Three-hundred and 65 photos, and the only one Wayne State Press – the publisher of John Sobczak’s “A Motor City Year,” a snapshot look-see into Detroit life – had quibbles over was the Motor City Pride one.
The picture, of performance artist Krystine on stilts towering over festival-goers, isn’t gay in the in-your-face way. In fact, if you didn’t read the caption, you might not know what you were looking at besides a really tall, Victorian-dressed woman and the crowd surrounding her.
“One thing I’m big on is showing people as you prefer yourself to be shown,” says Sobczak, a longtime photographer who’s shot for USA Today, Time and Newsweek and lives with his wife in Bloomfield Township.
Wayne State Press granted Sobczak full creative freedom over his book – a vibrant celebration of the Motor City through the seasons, from spring to winter. But, as Sobczak submitted his pieces monthly to them for their feedback, they weren’t sold on the Pride picture; they would’ve liked to see a couple holding hands. Something more … gay.

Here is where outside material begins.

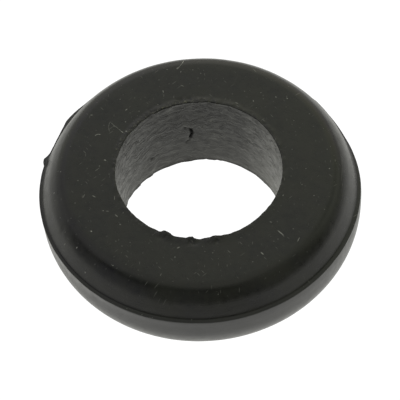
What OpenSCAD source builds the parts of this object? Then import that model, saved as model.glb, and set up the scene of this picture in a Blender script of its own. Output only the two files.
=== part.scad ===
// Thick rubber washer, moulded in one piece and bored through the middle.
// It stands on its lower face at Z = 0, with the bore along +Z.
// The section, from the top: flat face, rounded shoulder, sloping flank, small
// fillet, narrow lip, sharp moulding line, nearly upright wall, then a large
// round underneath.

/* [Overall size] */
// Outer diameter, over the sharp moulding line
outer_d = 32; // [30:0.5:40]
// Height from the lower face to the upper face
height = 10; // [9.5:0.25:12]
// Diameter of the straight bore
bore_d = 16.5; // [6:0.5:17]

/* [Upper shoulder] */
// Depth of the moulding line below the upper face
line_depth = 2.88; // [2.8:0.02:3.4]
// Steepness of the flank, in degrees from level
flank_angle = 58.5; // [56:0.5:62]
// Radius that rounds the upper face into the flank
shoulder_r = 2.4; // [1.2:0.05:2.5]

/* [Lip] */
// Width of the lip, from the moulding line in to the foot of the flank
lip_w = 0.33; // [0.3:0.01:0.6]
// Fall of the lip towards the moulding line, in degrees from level
lip_angle = 13; // [4:1:16]
// Radius of the fillet between the flank and the lip
fillet_r = 0.35; // [0.1:0.05:0.35]

/* [Lower body] */
// Draft of the wall below the moulding line, in degrees from upright
wall_draft = 0.5; // [0:0.5:3]
// Radius that rounds the wall into the lower face
foot_r = 5.2; // [3:0.1:5.5]

/* [Smoothness] */
// Segments in a full turn
turn_fn = 240; // [96:24:360]

/* [Hidden] */

// How far a straight side and the arc that it runs into overlap, so that
// the two cross cleanly instead of only touching.
nip = 0.002;

bore_r = bore_d / 2;
edge_r = outer_d / 2;
edge_z = height - line_depth;

// The lip rises inwards from the moulding line to its corner with the flank.
lip_dir = [-cos(lip_angle), sin(lip_angle)];
corner = [edge_r, edge_z] + lip_w / cos(lip_angle) * lip_dir;

// The flank falls outwards to the corner. The shoulder's arc touches the flank
// and the upper face.
flank_dir = [cos(flank_angle), -sin(flank_angle)];
flank_n = [sin(flank_angle), cos(flank_angle)];
shoulder_z = height - shoulder_r;
shoulder_c = [(flank_n * corner - shoulder_r - flank_n[1] * shoulder_z) / flank_n[0],
              shoulder_z];
flank_top = shoulder_c + (shoulder_r - nip) * flank_n;

// The fillet touches the flank and the lip at the same distance from the corner.
fillet_run = fillet_r * tan((flank_angle - lip_angle) / 2);
fillet_top = corner - fillet_run * flank_dir;
fillet_end = corner - fillet_run * lip_dir;
fillet_c = fillet_top + fillet_r * flank_n;

// The round underneath touches the wall and the lower face.
wall_n = [cos(wall_draft), -sin(wall_draft)];
foot_c = [(wall_n * [edge_r, edge_z] - foot_r * (1 + wall_n[1])) / wall_n[0], foot_r];
foot_top = foot_c + (foot_r - nip) * wall_n;

// Half section of the washer, with X as the radius and Y as the height.
module section() {
    difference() {
        union() {
            polygon([
                [bore_r - 1, 0],
                [foot_c[0], 0],
                foot_top,
                [edge_r, edge_z],
                fillet_end,
                fillet_top,
                flank_top,
                [shoulder_c[0], height],
                [bore_r - 1, height]
            ]);
            translate(shoulder_c) circle(r = shoulder_r, $fn = turn_fn);
            // Only the lower part of this disc is wanted.
            intersection() {
                translate(foot_c) circle(r = foot_r, $fn = turn_fn);
                square([edge_r, 1.2 * foot_r]);
            }
        }
        translate(fillet_c) circle(r = fillet_r + nip, $fn = turn_fn);
        // The bore, straight through.
        translate([0, -1]) square([bore_r, height + 2]);
    }
}

module washer() {
    color([0.19, 0.19, 0.18])
        rotate_extrude($fn = turn_fn)
            section();
}

washer();
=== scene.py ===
import math

import bpy
import numpy as np
from mathutils import Matrix, Vector


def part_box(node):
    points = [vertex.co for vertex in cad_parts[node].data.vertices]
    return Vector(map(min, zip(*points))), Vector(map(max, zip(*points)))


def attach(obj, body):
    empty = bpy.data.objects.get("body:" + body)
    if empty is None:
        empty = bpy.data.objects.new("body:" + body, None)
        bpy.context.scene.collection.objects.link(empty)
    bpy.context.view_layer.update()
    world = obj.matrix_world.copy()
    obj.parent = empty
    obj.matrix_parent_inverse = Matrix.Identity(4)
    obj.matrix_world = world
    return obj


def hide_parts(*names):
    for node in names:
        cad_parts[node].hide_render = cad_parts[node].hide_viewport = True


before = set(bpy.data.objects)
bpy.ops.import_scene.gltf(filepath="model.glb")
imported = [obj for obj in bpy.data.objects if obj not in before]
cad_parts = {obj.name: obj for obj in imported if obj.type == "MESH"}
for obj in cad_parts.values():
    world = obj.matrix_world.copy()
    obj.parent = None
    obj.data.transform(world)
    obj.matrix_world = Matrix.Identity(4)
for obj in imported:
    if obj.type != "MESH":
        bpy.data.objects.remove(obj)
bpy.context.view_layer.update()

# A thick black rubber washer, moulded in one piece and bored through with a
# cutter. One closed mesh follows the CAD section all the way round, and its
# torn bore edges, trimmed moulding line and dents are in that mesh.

box_lo, box_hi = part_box("washer")

# The section, in millimetres: the CAD's, with its shoulder refined into two
# arcs that lie within 0.1 mm of the CAD's one.
EDGE_R = box_hi.x * 1000
HEIGHT = box_hi.z * 1000
BORE_R = 8.25
EDGE_Z = 7.12
START_R = 13.0
BREAK, BREAK_R = 45.0, 1.60
FLANK, SHOULDER_R = 62.8, 4.3
LIP, FILLET_R = 3.0, 0.25
FOOT_R = 5.2
WALL_DRAFT = 0.5
FOOT_C = (EDGE_R - FOOT_R - 0.017, FOOT_R)

scene = bpy.context.scene


# ---------------------------------------------------------------- camera

def make_camera():
    elevation, roll = math.radians(55.55), math.radians(-3.91)
    aim = Vector((-0.0000702, -0.0036787, 0.010))
    back = Vector((0, -math.cos(elevation), math.sin(elevation)))
    right = Vector((1, 0, 0))
    up = Vector((0, math.sin(elevation), math.cos(elevation)))
    r2 = right * math.cos(roll) + up * math.sin(roll)
    u2 = -right * math.sin(roll) + up * math.cos(roll)
    cam = bpy.data.objects.new("camera", bpy.data.cameras.new("camera"))
    scene.collection.objects.link(cam)
    cam.data.lens = 207.0
    cam.data.sensor_width = 36.0
    cam.data.clip_start = 0.01
    cam.data.clip_end = 10.0
    m = Matrix((r2, u2, back)).transposed().to_4x4()
    m.translation = aim + back * 0.22425
    cam.matrix_world = m
    scene.camera = cam


make_camera()


# ---------------------------------------------------------------- helpers

def bell(x, centre, half):
    t = np.clip(1 - ((x - centre) / half) ** 2, 0, None)
    return t * t


def around(az, centre, half):
    """A bell in azimuth, in degrees, that wraps round."""
    d = (az - centre + 180) % 360 - 180
    return bell(d, 0, half)


def ring(az, points):
    """A value by azimuth from (azimuth, value) pairs, joined round the circle."""
    xs = [p[0] for p in points]
    ys = [p[1] for p in points]
    return np.interp(az, xs, ys, period=360)


def step(x, lo, hi):
    t = np.clip((x - lo) / (hi - lo), 0, 1)
    return t * t * (3 - 2 * t)


def lattice(ix, iy, iz, seed):
    h = (ix * 374761393 + iy * 668265263 + iz * 2147483647 + seed * 974711) & 0xFFFFFFFF
    h = ((h ^ (h >> 13)) * 1274126177) & 0xFFFFFFFF
    h = (h ^ (h >> 16)) & 0xFFFFFFFF
    return h / 2147483647.5 - 1.0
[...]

He took umpteen photos, but he was concerned when it came time to select the right one for the book. Was he safe about his choice? Maybe. Was he trying to avoid stereotypes? Cliches? Yes, and yes. It really came down to this: He didn’t want the photo to speak for the entire gay community, because he realizes we’re all different – even if we do get lumped together.
“If you look at the people around her, you get some of the story as well,” he says, defending the picture.

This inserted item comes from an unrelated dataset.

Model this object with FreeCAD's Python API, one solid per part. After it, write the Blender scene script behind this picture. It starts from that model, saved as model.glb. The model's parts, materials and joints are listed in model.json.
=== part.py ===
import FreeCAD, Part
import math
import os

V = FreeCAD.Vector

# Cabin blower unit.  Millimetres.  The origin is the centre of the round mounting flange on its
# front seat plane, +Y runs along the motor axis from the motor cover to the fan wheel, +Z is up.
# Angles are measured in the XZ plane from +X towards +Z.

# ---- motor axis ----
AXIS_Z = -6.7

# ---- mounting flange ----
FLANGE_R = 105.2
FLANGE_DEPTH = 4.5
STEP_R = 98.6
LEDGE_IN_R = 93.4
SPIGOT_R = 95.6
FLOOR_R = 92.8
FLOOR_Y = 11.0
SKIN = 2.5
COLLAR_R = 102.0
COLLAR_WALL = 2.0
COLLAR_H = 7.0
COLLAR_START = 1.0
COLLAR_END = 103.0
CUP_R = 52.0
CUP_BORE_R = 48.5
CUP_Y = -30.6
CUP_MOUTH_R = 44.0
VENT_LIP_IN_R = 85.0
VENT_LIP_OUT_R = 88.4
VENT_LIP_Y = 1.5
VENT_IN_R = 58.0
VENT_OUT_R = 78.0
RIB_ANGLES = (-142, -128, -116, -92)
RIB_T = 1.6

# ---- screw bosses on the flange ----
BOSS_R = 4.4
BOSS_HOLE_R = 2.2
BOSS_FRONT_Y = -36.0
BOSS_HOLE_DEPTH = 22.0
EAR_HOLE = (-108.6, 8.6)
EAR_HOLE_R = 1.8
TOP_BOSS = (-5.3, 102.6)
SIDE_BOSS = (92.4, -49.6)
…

For the book, Sobczak also shot a drag queen at the Rainbow Room in Detroit, the Detroit Derby Girls, the AIDS Memorial Quilt at Wayne State University and a couple lesbian performers – Flint-native and comedian Sandra Bernhard, host of the 2008 Fringe Festival, and folk musician Patty Larkin at The Ark in Ann Arbor.
“It was an amazing amount of work,” he says, noting that his wife told him he was spending four hours a day, every day, for an entire year on the project – all the while working a day job and being a family man. “I thought I’d shot everything in the city twice. I thought I knew everything about the city.”

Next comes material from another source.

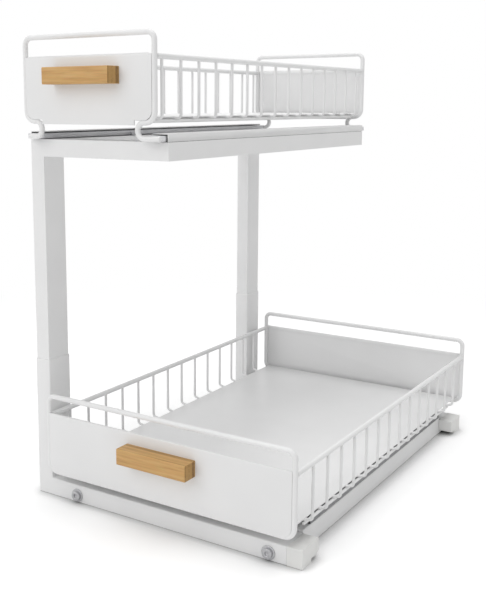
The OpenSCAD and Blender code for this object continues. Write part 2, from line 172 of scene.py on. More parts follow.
def noise(tree, place, scale, detail, roughness=0.5):
    """Noise texture; a scale for each axis draws it out into streaks."""
    if isinstance(scale, tuple):
        drawn_out = add_node(tree, "ShaderNodeMapping", {"Scale": scale}, {"Vector": place})
        place, scale = drawn_out.outputs["Vector"], 1.0
    return add_node(tree, "ShaderNodeTexNoise", {
        "Scale": scale, "Detail": detail, "Roughness": roughness}, {"Vector": place})


def bumps(tree, height, strength, distance):
    """The normal of a surface with small bumps, their height in metres."""
    node = add_node(tree, "ShaderNodeBump", {"Strength": strength, "Distance": distance},
                    {"Height": height})
    return node.outputs["Normal"]


def between(tree, factor, low, high):
    """A factor of 0 to 1 brought between two values."""
    node = add_node(tree, "ShaderNodeMapRange", {"To Min": low, "To Max": high},
                    {"Value": factor})
    return node.outputs["Result"]


def powder_coated_steel():
    """White polyester powder coat: soft satin sheen over a very fine orange peel."""
    made, tree, place = new_material("white_powder_coated_steel")
    # Broad cloudiness of the coat, about 60 mm across
    cloud = noise(tree, place, 16.0, 2.0).outputs["Fac"]
    # Orange peel: real bumps are about 1.5 mm apart
    peel = noise(tree, place, 650.0, 1.0).outputs["Fac"]
    return principled(made, {"IOR": 1.5}, {
        "Base Color": ramp(tree, cloud, (0.35, "steel_shade"), (0.65, "steel_white")),
        "Roughness": between(tree, cloud, 0.36, 0.44),
        "Normal": bumps(tree, peel, 0.12, 0.0001)})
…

Turns out, he didn’t. He learned that every year on Good Friday the youth group at St. Gabriel’s Church enacts the Stations of the Cross during the Passion Play on the streets of Mexican Town. And that metro Detroit has an extensive Chinese community, which he photographed at the Chinese Center of Michigan in Ann Arbor.
“It was really important to me to try and get a shot from all the different communities, all the different religions, all different activities, because I just think there’s such a diversity of people in this community,” Sobczak says. “I wanted to showcase them all. Obviously you can’t do that without the gay and lesbian community.”
But he never wanted to suck up to the city too much. Though the book definitely gives the impression that Detroit’s reputation is undeservedly harsh (many pictures will elicit smiles or guffaws, like one of a dressed-up couple dining at a Canton White Castle for Valentine’s Day), he also incorporates the grim and gritty. There’s one shot of Detroit Police arresting a suspect, and another of a Clean Detroit worker picking up trash.
“I wanted to show how cool the city was, I definitely wanted to do that. But I didn’t want to do a fluff book,” he says. “I have a studio downtown on purpose, because I love the diversity. I love the energy. I take the good with the bad. That’s why you live in a city.”